We swam in the river, enjoyed the beautiful scenery, but the fireworks were cancelled that evening due to strong winds.  Instead, we just sat on the swings and talked.  We spent hours and hours there; the conversation just flowed.  The warm wind blew all over us.  Coleen is so unique and beautiful.  It was just the most perfect 4th of July I could have had.  Talking and sharing with new souls who seem so eager to know you is one of life’s greatest gifts!

Now it’s time for a peaceful sleep.

July 3, 1998 – Friday – 4:03 p.m.

Matt and I went to the birthday party with David yesterday.  The girl’s name is Christina and she is turning 34.  Everyone there was what I would call a “spirit-filled revivalist” and we spent five hours praying for each other and in worship.  My body was shaking most of the night.  I was told I have a gift of prophetic intersession and I had a word from the Lord for two people that night.  I was prayed over about four different times and God told me that me being at Regent was not a mistake and it was just the beginning.  Those who prayed for me had fire in their hands, I could feel it.

God moved so much last night.  I made so many new friends and they’re so much older than me.  I’m looking forward to learning so much from them.

What a different world from Lees-McRae, where I was the only charismatic Christian who spoke in tongues until Abigail and Ann-Marie showed up.  But we never got together and prayed for each other like the group last night did.

I talked to my mom last night and she said God was rewarding me to staying faithful to his spirit during my time at Lees-McRae.  Most Christian families I spent time with during my time at Lees-McRae weren’t really “spirit-filled revivalists,” but they sure knew how to love each other and love me in a very practical way.  Perhaps God is showing me the best of both worlds to make me a complete person.

I’m amazed at how he cares for and provides for me.

June 13, 1998 – Saturday – 11:07 a.m.

Things aren’t good.  I don’t feel happy.  I came to visit this place and it’s people.  They tell me they love me, but in reality my time here is over.  I am a “has been.”  This place is different now, for it seems Allen and Vince drink way too often, and even once Sarah returned to this land I felt a distance from her that I felt during the semester.

We talked a little last night, and I don’t think I’ll see her much this weekend.  This land is still new to her, she wants to visit with her friends who have stayed up here for Summer Theater, and I don’t want to compete for her time or attention.

I’m pretty miserable, for I no longer have my own room or place to go.  Lindy wants to stay up here longer and doesn’t want to take me back home now.  I’m not sure if Sarah or Jessi do either.  I feel like a burden, like extra baggage.
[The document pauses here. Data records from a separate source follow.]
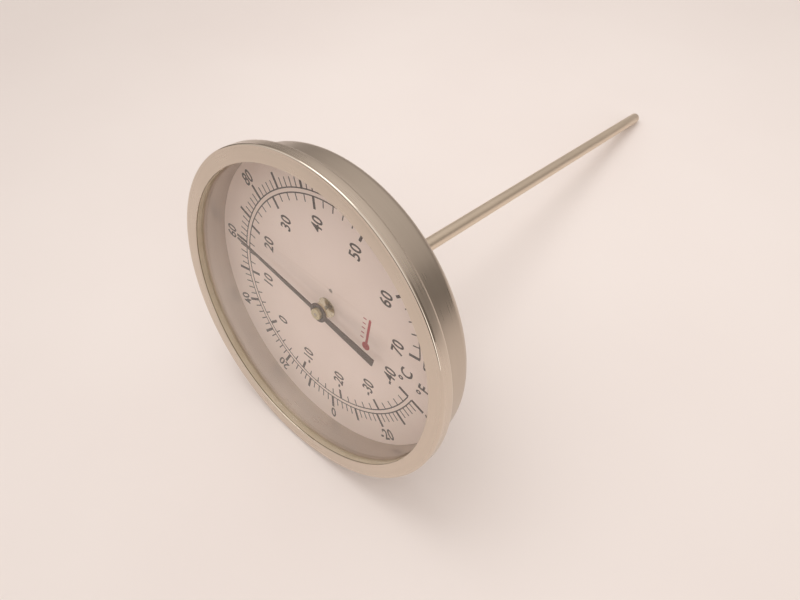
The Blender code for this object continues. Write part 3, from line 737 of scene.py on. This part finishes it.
# The room: dim walls near the level of the table, and a pale ceiling.
TONES = ((0.0, (0.28, 0.245, 0.22)), (0.15, (0.35, 0.31, 0.28)), (0.6, (0.73, 0.66, 0.61)),
         (0.8, (0.90, 0.84, 0.80)), (1.0, (0.98, 0.95, 0.93)))
walls = add(tree, "ValToRGB", {0: height})
stops = walls.color_ramp.elements
for position, _ in TONES[1:-1]:
    stops.new(position)
for stop, (_, tone) in zip(stops, TONES):
    stop.color = (*tone, 1.0)
# On it lie a bright upper front, a dark low front, a dark corner behind on the right, and a bright
# window low on the right.
low = add(tree, "MapRange", {"Value": height, "From Min": 0.45, "From Max": 0.25},
          interpolation_type="SMOOTHSTEP")
low_front = add(tree, "Math", {0: low, 1: toward((0.2, -0.98, 0.1), 75.0)}, operation="MULTIPLY")
for share, tone in ((toward((-0.15, -0.8, 0.55), 75.0), (1.10, 1.06, 1.03)),
                    (low_front, (0.12, 0.10, 0.085)),
                    (toward((0.74, 0.66, 0.1), 26.0), (0.20, 0.175, 0.155)),
                    (toward((0.97, -0.24, 0.17), 27.0), (1.8, 1.74, 1.68))):
    walls = add(tree, "Mix", {0: share, 6: walls, 7: (*tone, 1.0)}, data_type="RGBA")
background = add(tree, "Background", {"Color": walls, "Strength": 0.97})
add(tree, "OutputWorld", {"Surface": background})


def put(name, data, at, aim):
    """Places a lamp or a camera and points it at something."""
    made = bpy.data.objects.new(name, data)
    bpy.context.scene.collection.objects.link(made)
    made.location = at
    made.rotation_euler = (Vector(aim) - Vector(at)).to_track_quat("-Z", "Y").to_euler()
    return made


lamp = bpy.data.lights.new("overhead_light", "AREA")
lamp.shape, lamp.size, lamp.energy, lamp.color = "DISK", 0.46, 0.31, colour("#FFFFFF")[:3]
lamp.spread = math.radians(88)
put("overhead_light", lamp, (-0.19, -0.06, 0.64), (0.06, 0.06, 0.0))

lens = bpy.data.cameras.new("camera")
lens.sensor_width, lens.lens, lens.clip_start = 36.0, 27.18, 0.01
camera = put("camera", lens, (0.11597, -0.21499, 0.24908), (-0.01528, -0.06828, 0.0))
bpy.context.scene.camera = camera
bpy.context.scene.view_settings.view_transform = "Standard"
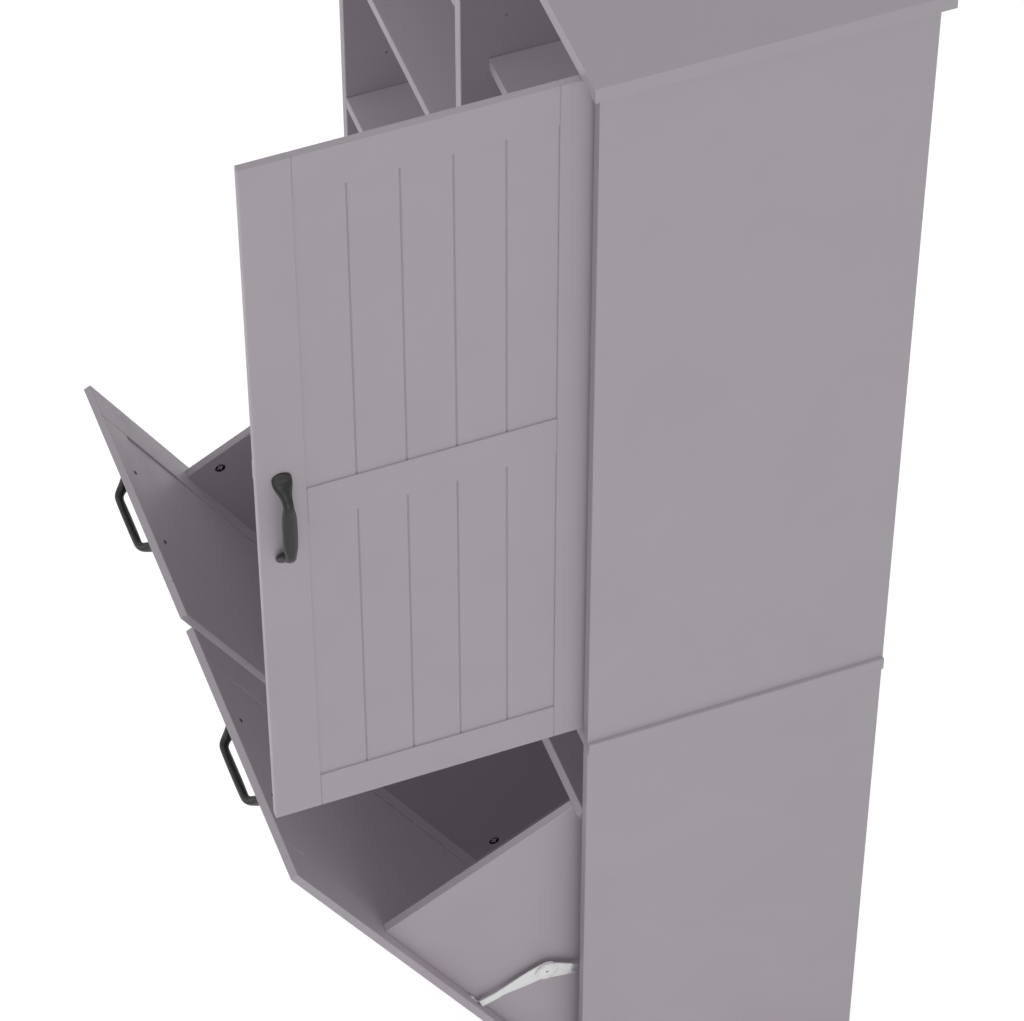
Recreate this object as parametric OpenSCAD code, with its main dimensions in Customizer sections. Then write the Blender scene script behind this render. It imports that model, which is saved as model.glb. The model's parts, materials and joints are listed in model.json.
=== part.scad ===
// Tall bathroom laundry cabinet with open shelves, a framed door and two tilt out hampers.
// The origin lies on the floor under the middle of the cabinet, +Z is up and the front faces -Y.
// It is drawn as it stands in use: the door swung open and both hampers tilted out on their stays.

/* [Carcass] */
// Width over the side panels
body_w = 900; // [860:5:960]
// Depth of the side panels
body_d = 395; // [375:5:430]
// Thickness of the side panels
side_t = 15; // [12:1:18]
// Thickness of the dividers, the shelves and the bottom board
board_t = 18; // [15:1:19]
// Thickness of the board between the lower and the upper part
mid_t = 20; // [16:1:25]
// Thickness of the top board
top_t = 21; // [16:1:28]
// Clear height of the upper part
upper_h = 1131; // [1050:1:1200]
// Height of the recessed plinth
plinth_h = 51.5; // [40:0.5:80]
// Setback of the plinth behind the front edges
toe_inset = 30; // [20:1:50]
// Overhang of the top board at each side
top_over_side = 17; // [8:1:24]
// Overhang of the top board at the front
top_over_front = 12; // [4:1:20]
// Overhang of the top board at the back
top_over_back = 10; // [0:1:20]
// Overhang of the middle board at each side
mid_over = 5; // [2:1:10]
// Easing on the long edges of the boards
ease = 0.8; // [0.4:0.1:1.5]

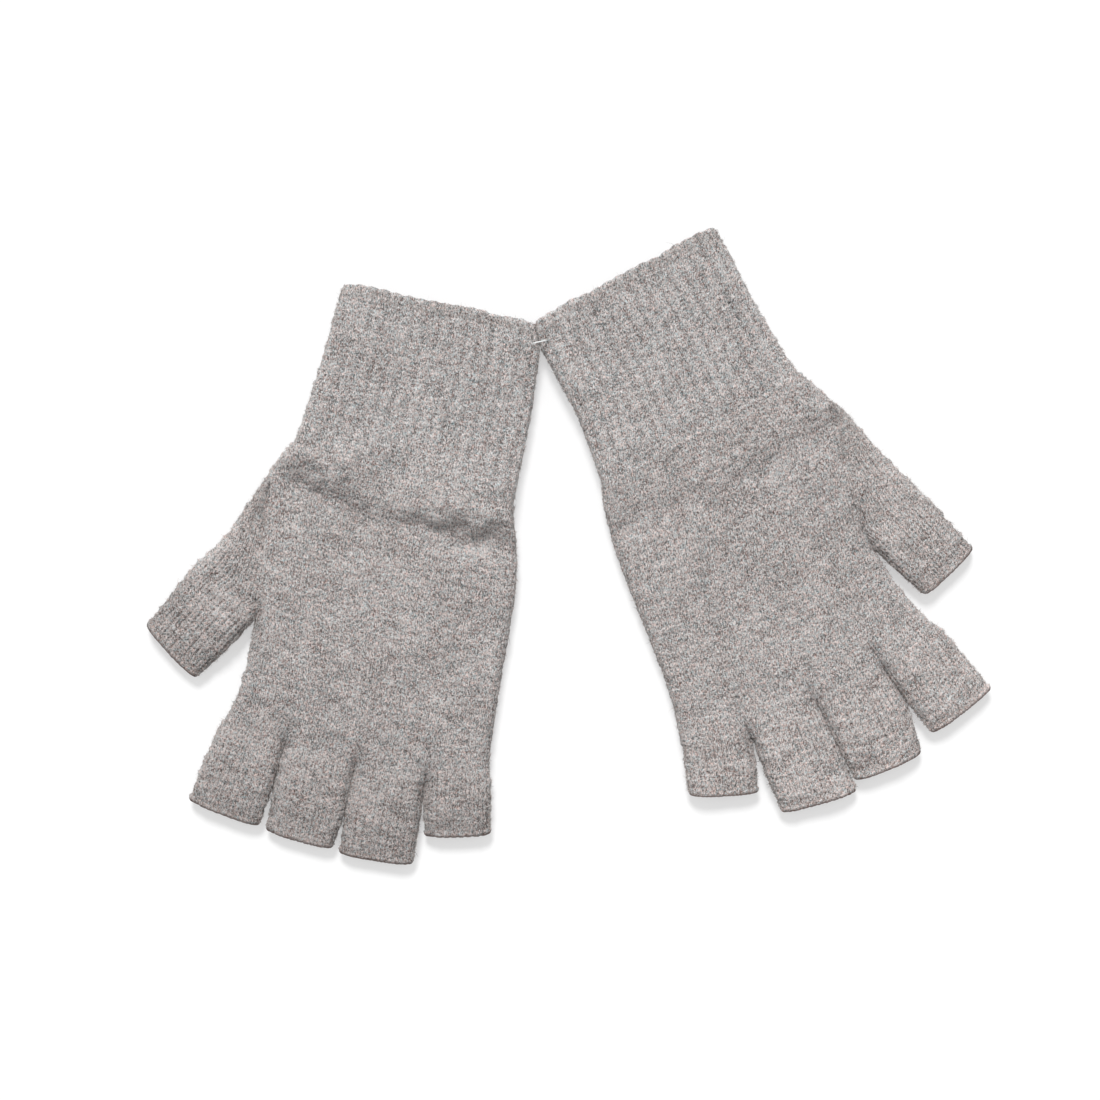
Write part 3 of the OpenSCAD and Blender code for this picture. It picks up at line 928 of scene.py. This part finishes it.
def gusset_tube(side):
    """Sides worked out in the thumb's plan: outside along the glove's outline, inside along the
    hand's own edge, with a small overlap that hides the wall between them."""
    plan, glove = ROOT[side]["thumb"], GLOVE[side]
    root_left, root_right = STALL[side]["thumb"][0][0], STALL[side]["thumb"][1][0]
    outside = np.array(GUSSET_OUTSIDE[side], float)
    out_x, out_y = plan.local(glove.place(outside[:, 1], outside[:, 0], 0 * outside[:, 0])[:, :2])
    edge = soft_line(PALM[side], 1)
    ys = np.linspace(GUSSET_START - 4, THUMB_FORK - 2, 30)
    in_x, in_y = plan.local(glove.place(edge(ys) + OVERLAP, ys, 0 * ys)[:, :2])
    tip = glove.place(np.array([GUSSET_OUTSIDE[side][1][1]]), np.array([GUSSET_START]), np.zeros(1))
    start_y = plan.local(tip[:, :2])[1]

    def left(y):
        near = rise(y, -8, -1)
        return np.interp(y, out_y, out_x) * (1 - near) + root_left * near

    def right(y):
        free = rise(y, -9, -1)
        inner = np.minimum(np.interp(y, in_y, in_x), root_right)
        return np.maximum(inner * (1 - free) + root_right * free, left(y) + TIP_WIDTH)

    def folds(y):
        """A round fold outside and a wall inside. Where the tip is narrow its folds are smaller."""
        free = rise(y, -7, 0)
        width = right(y) - left(y)
        inner = HALF_HEIGHT * free + WALL_FOLD * (1 - free)
        return np.minimum(HALF_HEIGHT, 0.6 * width), np.minimum(inner, 0.35 * width)

    def on_glove(function, x, y):
        """A function of a place in the glove's plan, at a place in the thumb's plan."""
        place = plan.place(x, y, 0 * x)[..., :2]
        gx, gy = glove.local(place.reshape(-1, 2))
        return function(gx.reshape(x.shape), gy.reshape(x.shape))

    def lie(x, y):
        return on_glove(LIE[side], x, y) - GUSSET_SINK

    # Painted shade of the glove's folds, and half the thumb's own painted shade, growing towards the thumb's
    # root
    def shade(x, y):
        return on_glove(FOLD_SHADE[side], x, y) + 0.5 * THUMB_PAINTED_SHADE[side] * rise(y, -30, 0)

    first = float(start_y[0])

    def height(y):
        """Low at the tip, which is hidden in the hand, and soon as high as the hand."""
        return HALF_HEIGHT * (TIP_HEIGHT + (1 - TIP_HEIGHT) * rise(y, first, first + TIP_LENGTH))

    return Tube(
        plan, left, right, constant(first), constant(0.0), GUSSET_WALES, (0, GUSSET_COURSES),
        lambda u, v: plain_relief(u, v, GUSSET_SEED[side], STALL_DEPTH, THUMB_FURROW[side]),
        folds=folds, lie=lie, shade=shade, height=height)


for side in SIDES:
    tube = gusset_tube(side)
    gusset = tube.mesh(f"{side}_gusset_knit", STALL_KNIT)
    fuzz = glove_halo(tube, side, "gusset")
    for obj in (gusset, fuzz):
        bend_at(obj, f"{side}_cuff", f"{side}_hand", GLOVE[side], *WRIST_BLEND)
        finish_piece(f"{side}_hand")

# %% [markdown]
# ## The ribbed cuff
# Two wales of plain and two of purl by turns make a fabric that draws in like a spring. The purl
# wales sink out of sight, so what shows is a row of rounded ribs with two columns of Vs on each.

# %% Cuffs
WELT_COURSES = WELT_LEN / COURSE
RIB_DEPTH = {"left": 0.52, "right": 0.68}
RIB_SINK, CUFF_COURSES = 0.25, 38
CUFF_SEED = {"left": 300, "right": 400}
CUFF_HALF = 36.5


def cuff_relief(u, v, seed, depth):
    """Rib that fades out over the last courses before the wrist, set slightly low so that its
    ridges come level with the plain fabric."""
    return rib_relief(u / 2, v, seed, depth) * (1 - 0.45 * rise(v, 31, CUFF_COURSES)) - RIB_SINK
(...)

I’m staying over at Charlie’s.  The guys know I’m here, but they already made plans for the weekend and aren’t changing them.

I simply shouldn’t have come.

May 10, 1998 was a wonderful ending.  Now I fear this weekend will be all I see when I remember this place.  If this is how it will be from here on out, I don’t want to visit this place again.

I’d rather it live in on my memory…in my dreams.

April 13, 1998 – Monday – 5:30 p.m.

Something is happening inside me.  I only have 27 days.

Twenty-seven.

I’m done with everything, I mean I’m not “done done,” but once graduation comes, I am ready to leave and say goodbye to everyone and everything except for one beautiful girl.

Oh, Sarah Maria!

But this ship is sinking.  I just want to hold Sarah and cry.  She is becoming all I think about.  I have found a good and wonderful thing in her.  She loves me.  I know the good in her wants to be with me.  She has taken me on the most amazing journey of the heart. I want to be inside her flesh and soul and spirit and feel her heart beat in unison with mine.

Love is so amazing.  Don’t wish it upon yourself.  I used to say to take life a day at a time, but that no longer works for me.  Now I have to take it minute by minute; to dare and be happy and love completely for 60 seconds.

I’m in my room now, but it soon will be my room no longer.  Oh what memories I have created here.

Oh God, what is going on inside me?

Are you doing this?

I feel so alive.

It’s as if your very breath is in me.